*Your objective*. Starting at the first line of the data below, write out each line exactly until you reach the line containing "groove_depth = 0.45; // [0.2:0.05:0.6]", and include that line too.
◆ ◆ ◆ ◆ ◆ ◆ ◆
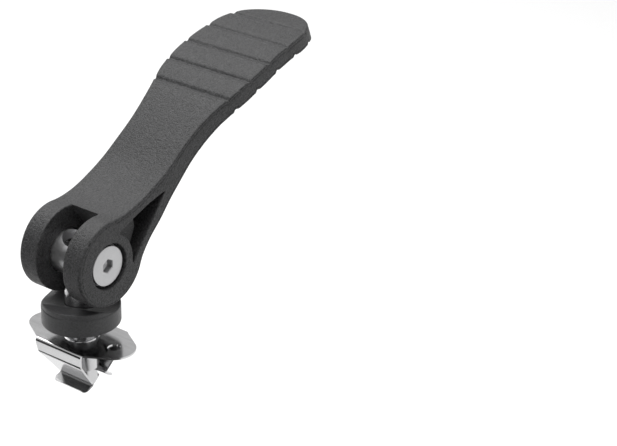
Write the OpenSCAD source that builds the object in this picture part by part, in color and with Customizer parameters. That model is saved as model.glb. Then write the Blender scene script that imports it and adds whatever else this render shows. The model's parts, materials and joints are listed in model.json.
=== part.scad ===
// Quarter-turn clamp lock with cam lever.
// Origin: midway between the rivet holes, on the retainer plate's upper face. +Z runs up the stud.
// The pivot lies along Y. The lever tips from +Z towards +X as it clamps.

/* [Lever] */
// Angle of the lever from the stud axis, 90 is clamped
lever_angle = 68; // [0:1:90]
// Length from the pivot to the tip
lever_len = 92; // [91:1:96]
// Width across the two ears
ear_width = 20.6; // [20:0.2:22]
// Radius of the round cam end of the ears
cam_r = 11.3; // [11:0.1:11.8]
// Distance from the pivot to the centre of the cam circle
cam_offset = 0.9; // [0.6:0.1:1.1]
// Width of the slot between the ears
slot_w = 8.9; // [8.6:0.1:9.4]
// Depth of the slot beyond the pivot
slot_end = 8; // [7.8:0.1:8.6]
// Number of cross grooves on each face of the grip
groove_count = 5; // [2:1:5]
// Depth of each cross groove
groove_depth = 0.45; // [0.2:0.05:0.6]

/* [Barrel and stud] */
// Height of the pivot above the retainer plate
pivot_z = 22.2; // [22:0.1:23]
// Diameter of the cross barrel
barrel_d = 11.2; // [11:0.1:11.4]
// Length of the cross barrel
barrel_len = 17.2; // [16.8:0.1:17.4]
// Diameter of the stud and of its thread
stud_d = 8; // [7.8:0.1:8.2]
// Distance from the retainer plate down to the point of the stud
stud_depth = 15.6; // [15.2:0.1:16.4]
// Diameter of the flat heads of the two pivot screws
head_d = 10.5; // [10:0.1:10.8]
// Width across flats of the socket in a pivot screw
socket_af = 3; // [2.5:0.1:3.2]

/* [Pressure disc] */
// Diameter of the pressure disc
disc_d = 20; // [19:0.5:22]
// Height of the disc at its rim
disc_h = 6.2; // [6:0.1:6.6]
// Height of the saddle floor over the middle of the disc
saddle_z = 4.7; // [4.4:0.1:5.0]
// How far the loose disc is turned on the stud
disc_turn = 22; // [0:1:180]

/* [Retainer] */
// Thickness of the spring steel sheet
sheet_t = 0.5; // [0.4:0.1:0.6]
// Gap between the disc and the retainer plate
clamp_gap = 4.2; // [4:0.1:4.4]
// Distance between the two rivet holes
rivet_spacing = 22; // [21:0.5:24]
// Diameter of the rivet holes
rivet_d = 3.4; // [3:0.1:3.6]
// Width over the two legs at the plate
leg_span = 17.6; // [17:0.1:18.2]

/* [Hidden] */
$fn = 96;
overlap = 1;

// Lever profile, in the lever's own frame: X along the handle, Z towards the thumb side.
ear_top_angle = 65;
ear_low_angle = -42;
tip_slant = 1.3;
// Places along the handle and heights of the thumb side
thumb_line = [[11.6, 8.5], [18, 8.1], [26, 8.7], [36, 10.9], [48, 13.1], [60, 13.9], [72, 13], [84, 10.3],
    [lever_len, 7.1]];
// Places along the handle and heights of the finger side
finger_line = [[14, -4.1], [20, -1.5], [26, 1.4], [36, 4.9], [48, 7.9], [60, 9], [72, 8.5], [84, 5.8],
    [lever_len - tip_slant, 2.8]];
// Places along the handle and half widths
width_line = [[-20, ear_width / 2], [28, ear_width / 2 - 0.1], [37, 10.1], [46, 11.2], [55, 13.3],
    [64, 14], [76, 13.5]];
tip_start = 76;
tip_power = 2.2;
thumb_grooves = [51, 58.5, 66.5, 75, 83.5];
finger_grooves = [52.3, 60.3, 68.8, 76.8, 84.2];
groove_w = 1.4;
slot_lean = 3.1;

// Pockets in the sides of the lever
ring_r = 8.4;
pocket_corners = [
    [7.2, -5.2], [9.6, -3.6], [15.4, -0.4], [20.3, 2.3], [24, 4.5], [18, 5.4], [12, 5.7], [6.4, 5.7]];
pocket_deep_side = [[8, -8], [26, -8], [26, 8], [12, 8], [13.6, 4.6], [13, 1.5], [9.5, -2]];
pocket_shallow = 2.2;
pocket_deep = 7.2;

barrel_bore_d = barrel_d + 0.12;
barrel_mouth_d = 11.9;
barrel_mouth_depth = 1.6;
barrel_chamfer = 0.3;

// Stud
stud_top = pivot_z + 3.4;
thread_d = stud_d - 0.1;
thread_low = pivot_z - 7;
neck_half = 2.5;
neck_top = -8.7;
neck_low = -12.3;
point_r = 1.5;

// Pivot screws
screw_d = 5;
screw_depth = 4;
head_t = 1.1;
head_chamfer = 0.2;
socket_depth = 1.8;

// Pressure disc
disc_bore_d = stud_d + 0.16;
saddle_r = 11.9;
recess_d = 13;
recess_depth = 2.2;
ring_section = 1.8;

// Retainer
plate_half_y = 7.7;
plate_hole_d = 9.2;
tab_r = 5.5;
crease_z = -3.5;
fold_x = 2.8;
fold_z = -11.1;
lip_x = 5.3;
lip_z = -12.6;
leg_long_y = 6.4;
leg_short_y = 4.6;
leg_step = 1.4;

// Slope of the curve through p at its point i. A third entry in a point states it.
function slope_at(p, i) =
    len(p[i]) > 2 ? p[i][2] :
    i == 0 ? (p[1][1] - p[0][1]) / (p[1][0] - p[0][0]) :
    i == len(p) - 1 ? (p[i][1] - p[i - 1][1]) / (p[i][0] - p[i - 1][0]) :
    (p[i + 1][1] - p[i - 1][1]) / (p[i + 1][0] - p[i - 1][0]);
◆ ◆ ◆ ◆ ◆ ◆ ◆
*Task result*.
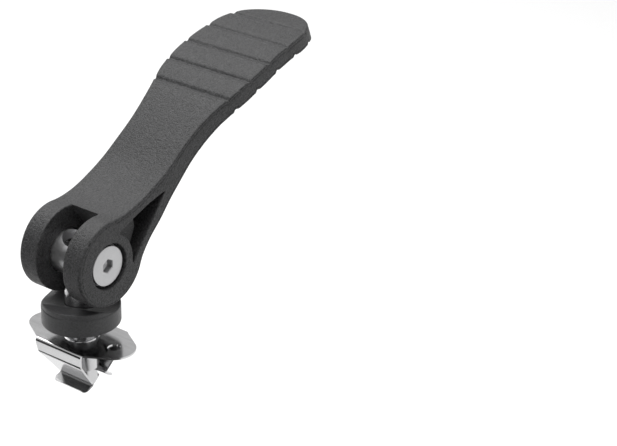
Write the OpenSCAD source that builds the object in this picture part by part, in color and with Customizer parameters. That model is saved as model.glb. Then write the Blender scene script that imports it and adds whatever else this render shows. The model's parts, materials and joints are listed in model.json.
=== part.scad ===
// Quarter-turn clamp lock with cam lever.
// Origin: midway between the rivet holes, on the retainer plate's upper face. +Z runs up the stud.
// The pivot lies along Y. The lever tips from +Z towards +X as it clamps.

/* [Lever] */
// Angle of the lever from the stud axis, 90 is clamped
lever_angle = 68; // [0:1:90]
// Length from the pivot to the tip
lever_len = 92; // [91:1:96]
// Width across the two ears
ear_width = 20.6; // [20:0.2:22]
// Radius of the round cam end of the ears
cam_r = 11.3; // [11:0.1:11.8]
// Distance from the pivot to the centre of the cam circle
cam_offset = 0.9; // [0.6:0.1:1.1]
// Width of the slot between the ears
slot_w = 8.9; // [8.6:0.1:9.4]
// Depth of the slot beyond the pivot
slot_end = 8; // [7.8:0.1:8.6]
// Number of cross grooves on each face of the grip
groove_count = 5; // [2:1:5]
// Depth of each cross groove
groove_depth = 0.45; // [0.2:0.05:0.6]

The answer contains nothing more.